## RECORDS PROVIDED
┏━━
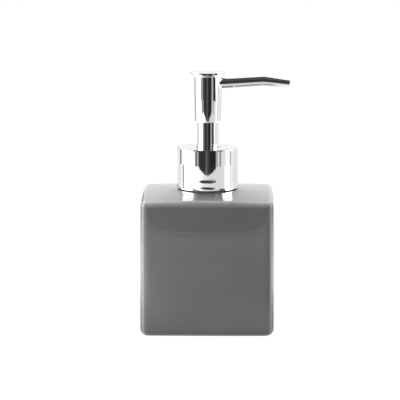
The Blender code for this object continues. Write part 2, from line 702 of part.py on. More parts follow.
┗━━
┏━━
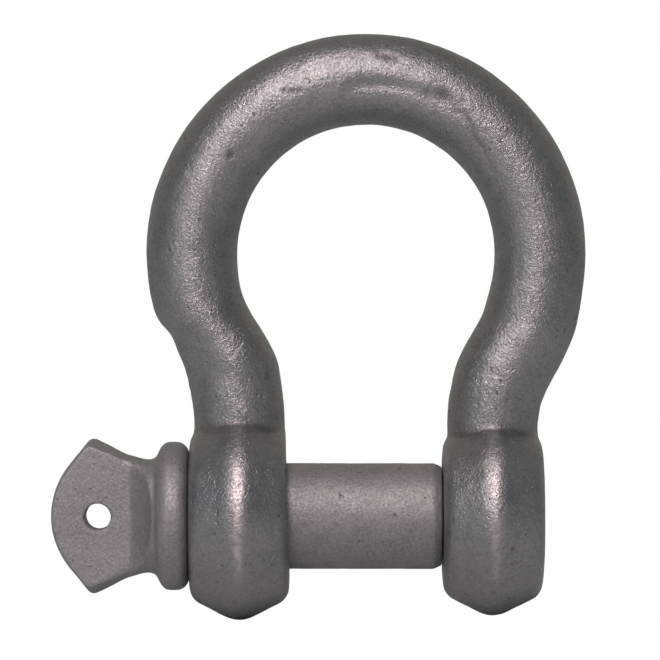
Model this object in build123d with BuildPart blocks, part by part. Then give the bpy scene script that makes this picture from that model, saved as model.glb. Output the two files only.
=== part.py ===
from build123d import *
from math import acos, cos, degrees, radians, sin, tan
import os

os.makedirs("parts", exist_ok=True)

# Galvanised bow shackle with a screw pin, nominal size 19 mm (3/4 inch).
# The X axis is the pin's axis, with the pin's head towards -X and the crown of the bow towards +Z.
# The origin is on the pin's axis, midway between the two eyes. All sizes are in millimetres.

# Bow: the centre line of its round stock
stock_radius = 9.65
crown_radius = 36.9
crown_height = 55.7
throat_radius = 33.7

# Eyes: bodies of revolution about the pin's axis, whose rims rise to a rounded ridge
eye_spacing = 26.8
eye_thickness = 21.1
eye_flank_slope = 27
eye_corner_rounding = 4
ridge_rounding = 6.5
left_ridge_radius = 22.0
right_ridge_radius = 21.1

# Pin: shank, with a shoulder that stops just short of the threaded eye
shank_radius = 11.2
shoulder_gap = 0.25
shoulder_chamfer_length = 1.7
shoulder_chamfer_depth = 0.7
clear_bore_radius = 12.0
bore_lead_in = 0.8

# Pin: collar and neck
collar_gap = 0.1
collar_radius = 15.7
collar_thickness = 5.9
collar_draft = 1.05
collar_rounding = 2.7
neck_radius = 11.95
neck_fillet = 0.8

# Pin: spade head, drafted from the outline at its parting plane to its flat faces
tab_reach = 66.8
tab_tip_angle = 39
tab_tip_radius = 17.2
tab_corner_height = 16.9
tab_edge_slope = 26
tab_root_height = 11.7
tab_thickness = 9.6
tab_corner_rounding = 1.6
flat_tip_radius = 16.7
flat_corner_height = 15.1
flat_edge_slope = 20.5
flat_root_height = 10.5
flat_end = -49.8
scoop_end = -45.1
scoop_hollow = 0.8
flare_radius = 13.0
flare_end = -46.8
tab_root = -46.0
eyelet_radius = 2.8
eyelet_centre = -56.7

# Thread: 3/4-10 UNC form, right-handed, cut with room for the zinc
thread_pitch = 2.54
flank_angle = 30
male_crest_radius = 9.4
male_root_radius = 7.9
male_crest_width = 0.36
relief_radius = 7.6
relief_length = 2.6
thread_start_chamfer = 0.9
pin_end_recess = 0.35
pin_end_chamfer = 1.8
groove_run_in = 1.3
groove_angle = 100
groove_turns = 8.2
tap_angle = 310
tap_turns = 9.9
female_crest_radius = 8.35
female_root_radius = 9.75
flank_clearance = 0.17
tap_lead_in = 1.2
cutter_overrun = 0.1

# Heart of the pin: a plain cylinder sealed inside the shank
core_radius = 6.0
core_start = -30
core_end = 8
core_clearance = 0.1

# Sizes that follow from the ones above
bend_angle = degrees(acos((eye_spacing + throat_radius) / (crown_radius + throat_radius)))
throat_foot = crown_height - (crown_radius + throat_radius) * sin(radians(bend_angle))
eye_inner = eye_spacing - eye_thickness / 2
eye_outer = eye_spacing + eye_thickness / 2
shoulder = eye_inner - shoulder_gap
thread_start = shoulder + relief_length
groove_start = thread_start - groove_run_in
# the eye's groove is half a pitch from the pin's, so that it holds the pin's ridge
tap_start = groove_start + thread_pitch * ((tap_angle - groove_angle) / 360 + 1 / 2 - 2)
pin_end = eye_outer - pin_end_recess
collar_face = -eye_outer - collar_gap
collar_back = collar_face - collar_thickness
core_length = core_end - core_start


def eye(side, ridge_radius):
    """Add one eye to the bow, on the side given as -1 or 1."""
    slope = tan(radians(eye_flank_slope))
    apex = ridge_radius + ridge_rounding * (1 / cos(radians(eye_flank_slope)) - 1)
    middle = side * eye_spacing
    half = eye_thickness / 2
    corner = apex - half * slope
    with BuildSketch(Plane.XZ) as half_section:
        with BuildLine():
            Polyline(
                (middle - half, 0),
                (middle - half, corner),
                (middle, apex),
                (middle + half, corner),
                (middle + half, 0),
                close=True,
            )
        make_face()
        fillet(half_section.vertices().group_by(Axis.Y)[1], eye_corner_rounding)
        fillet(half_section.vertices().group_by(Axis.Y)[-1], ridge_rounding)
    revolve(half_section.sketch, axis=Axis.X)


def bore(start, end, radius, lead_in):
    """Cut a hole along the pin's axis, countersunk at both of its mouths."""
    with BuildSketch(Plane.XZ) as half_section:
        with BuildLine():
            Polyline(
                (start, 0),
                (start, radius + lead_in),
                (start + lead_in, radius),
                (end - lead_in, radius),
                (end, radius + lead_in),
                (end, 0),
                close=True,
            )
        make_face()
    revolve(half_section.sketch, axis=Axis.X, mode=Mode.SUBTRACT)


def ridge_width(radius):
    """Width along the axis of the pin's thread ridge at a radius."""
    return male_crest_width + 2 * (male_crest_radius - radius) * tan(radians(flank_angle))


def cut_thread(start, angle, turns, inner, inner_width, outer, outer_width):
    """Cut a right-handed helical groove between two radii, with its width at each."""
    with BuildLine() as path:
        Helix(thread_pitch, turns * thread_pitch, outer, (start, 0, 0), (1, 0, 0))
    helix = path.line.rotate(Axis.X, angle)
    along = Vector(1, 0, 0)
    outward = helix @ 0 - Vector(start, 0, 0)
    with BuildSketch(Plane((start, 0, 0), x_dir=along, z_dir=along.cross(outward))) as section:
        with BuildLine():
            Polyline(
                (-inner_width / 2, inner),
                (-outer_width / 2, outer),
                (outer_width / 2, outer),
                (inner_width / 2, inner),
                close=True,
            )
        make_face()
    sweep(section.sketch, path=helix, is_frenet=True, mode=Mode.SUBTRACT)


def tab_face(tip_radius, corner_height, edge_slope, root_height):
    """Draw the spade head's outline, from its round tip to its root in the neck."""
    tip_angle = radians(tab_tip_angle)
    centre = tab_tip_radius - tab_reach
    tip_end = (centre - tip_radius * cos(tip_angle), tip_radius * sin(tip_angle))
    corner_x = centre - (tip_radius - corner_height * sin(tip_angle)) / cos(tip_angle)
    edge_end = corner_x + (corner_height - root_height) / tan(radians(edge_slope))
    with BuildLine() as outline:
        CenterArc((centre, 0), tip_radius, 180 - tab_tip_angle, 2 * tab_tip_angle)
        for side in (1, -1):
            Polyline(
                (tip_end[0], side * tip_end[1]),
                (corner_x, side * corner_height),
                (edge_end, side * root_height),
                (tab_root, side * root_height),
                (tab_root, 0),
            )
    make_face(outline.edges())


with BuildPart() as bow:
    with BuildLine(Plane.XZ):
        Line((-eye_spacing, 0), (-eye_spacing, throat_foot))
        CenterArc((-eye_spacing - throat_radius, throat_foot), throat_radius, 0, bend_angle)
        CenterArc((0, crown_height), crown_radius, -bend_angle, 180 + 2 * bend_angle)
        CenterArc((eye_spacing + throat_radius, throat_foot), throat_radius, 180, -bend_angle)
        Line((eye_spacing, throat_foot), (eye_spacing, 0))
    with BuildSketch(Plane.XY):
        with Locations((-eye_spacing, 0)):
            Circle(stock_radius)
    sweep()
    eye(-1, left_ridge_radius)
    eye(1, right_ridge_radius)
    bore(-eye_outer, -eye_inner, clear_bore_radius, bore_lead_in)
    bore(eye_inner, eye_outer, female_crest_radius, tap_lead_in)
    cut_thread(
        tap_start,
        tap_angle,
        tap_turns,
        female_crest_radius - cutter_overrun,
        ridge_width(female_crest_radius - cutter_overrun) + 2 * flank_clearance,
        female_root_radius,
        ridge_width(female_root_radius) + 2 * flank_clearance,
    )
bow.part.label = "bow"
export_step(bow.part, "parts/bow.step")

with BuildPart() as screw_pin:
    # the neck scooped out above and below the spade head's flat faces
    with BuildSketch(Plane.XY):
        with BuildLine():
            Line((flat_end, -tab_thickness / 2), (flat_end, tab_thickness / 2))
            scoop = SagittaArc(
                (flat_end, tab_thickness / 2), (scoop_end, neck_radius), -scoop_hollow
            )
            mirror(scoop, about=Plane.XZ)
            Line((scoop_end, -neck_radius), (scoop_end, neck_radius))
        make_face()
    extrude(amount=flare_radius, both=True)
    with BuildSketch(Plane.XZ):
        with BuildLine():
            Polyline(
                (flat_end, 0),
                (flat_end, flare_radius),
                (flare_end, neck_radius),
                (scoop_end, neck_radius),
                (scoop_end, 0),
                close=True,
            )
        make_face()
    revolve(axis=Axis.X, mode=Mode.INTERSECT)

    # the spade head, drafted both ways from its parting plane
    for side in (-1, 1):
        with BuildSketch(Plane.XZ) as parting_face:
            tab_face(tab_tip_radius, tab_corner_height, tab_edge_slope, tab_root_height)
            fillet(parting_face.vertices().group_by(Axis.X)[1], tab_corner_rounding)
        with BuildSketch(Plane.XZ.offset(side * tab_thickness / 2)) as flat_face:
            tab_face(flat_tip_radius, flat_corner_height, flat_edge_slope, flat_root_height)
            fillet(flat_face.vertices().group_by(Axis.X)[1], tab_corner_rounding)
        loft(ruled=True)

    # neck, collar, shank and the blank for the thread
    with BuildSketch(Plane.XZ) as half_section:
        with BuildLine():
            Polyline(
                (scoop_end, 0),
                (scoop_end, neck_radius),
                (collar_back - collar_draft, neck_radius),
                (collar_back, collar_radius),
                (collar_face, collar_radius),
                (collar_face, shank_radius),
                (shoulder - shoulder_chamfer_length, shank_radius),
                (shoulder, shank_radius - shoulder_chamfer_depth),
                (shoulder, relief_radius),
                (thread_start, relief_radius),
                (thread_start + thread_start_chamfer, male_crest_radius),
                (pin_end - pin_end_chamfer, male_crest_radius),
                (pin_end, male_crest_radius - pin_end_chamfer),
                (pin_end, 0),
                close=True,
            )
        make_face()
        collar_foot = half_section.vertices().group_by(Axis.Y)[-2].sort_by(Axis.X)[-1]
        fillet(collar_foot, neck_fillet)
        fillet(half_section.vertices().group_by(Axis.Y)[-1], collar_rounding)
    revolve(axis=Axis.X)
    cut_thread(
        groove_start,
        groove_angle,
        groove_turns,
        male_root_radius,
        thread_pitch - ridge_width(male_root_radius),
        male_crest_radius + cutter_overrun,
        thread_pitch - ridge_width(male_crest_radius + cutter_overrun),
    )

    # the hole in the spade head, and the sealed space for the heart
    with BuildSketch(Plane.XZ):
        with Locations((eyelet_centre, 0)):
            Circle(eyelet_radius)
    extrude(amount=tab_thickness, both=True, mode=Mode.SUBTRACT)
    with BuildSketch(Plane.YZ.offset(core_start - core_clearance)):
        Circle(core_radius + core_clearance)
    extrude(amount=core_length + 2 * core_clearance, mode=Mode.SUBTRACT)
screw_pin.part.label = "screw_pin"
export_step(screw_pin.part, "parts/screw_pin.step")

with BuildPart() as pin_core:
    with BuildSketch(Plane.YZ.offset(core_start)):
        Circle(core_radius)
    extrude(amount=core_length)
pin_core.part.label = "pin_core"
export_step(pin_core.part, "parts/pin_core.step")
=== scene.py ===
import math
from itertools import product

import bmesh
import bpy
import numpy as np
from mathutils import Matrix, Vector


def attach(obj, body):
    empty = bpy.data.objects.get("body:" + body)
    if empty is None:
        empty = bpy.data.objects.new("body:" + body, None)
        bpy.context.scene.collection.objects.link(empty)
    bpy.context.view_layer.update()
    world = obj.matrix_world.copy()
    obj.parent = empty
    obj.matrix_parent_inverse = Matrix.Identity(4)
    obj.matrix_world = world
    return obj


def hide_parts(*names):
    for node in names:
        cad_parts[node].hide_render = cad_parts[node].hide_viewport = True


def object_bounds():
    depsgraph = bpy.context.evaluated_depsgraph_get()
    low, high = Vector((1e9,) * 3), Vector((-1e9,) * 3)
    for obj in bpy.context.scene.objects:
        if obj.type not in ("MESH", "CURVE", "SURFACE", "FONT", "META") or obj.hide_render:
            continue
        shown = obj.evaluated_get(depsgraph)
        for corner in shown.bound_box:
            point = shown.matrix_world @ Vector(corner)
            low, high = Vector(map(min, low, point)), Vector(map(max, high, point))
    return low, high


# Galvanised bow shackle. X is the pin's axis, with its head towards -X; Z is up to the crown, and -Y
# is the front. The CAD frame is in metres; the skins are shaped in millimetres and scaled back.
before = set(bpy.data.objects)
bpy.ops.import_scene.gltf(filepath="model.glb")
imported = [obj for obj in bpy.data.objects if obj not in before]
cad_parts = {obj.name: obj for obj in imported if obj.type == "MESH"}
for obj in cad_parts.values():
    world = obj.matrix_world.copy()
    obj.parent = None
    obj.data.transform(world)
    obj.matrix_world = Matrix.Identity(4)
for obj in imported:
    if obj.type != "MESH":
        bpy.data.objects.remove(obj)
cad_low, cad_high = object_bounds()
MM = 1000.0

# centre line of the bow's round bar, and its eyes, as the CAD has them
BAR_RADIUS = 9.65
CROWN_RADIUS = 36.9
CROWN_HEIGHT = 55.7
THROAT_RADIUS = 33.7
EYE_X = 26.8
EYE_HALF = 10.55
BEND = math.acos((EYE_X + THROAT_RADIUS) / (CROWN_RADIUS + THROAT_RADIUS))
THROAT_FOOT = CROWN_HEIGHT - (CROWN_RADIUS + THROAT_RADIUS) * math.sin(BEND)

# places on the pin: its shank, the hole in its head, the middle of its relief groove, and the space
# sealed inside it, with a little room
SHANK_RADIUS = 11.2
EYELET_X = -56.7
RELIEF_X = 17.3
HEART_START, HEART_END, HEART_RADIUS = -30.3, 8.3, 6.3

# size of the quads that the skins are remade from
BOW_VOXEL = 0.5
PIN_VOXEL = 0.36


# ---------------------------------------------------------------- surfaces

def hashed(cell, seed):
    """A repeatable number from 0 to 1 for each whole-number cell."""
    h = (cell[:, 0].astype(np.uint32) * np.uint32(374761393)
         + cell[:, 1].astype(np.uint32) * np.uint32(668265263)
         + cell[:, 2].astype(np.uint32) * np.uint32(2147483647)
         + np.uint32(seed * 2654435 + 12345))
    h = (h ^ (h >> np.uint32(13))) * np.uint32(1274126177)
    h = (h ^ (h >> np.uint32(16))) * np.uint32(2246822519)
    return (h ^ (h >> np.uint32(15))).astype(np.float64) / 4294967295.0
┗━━
Only the lines from the one containing "cad_parts[node].hide_render = cad_parts[node].hide_viewport" through the one containing "obj.parent = None" are to be extracted, exactly as they appear, with both ends included.

        cad_parts[node].hide_render = cad_parts[node].hide_viewport = True


def object_bounds():
    depsgraph = bpy.context.evaluated_depsgraph_get()
    low, high = Vector((1e9,) * 3), Vector((-1e9,) * 3)
    for obj in bpy.context.scene.objects:
        if obj.type not in ("MESH", "CURVE", "SURFACE", "FONT", "META") or obj.hide_render:
            continue
        shown = obj.evaluated_get(depsgraph)
        for corner in shown.bound_box:
            point = shown.matrix_world @ Vector(corner)
            low, high = Vector(map(min, low, point)), Vector(map(max, high, point))
    return low, high


# Galvanised bow shackle. X is the pin's axis, with its head towards -X; Z is up to the crown, and -Y
# is the front. The CAD frame is in metres; the skins are shaped in millimetres and scaled back.
before = set(bpy.data.objects)
bpy.ops.import_scene.gltf(filepath="model.glb")
imported = [obj for obj in bpy.data.objects if obj not in before]
cad_parts = {obj.name: obj for obj in imported if obj.type == "MESH"}
for obj in cad_parts.values():
    world = obj.matrix_world.copy()
    obj.parent = None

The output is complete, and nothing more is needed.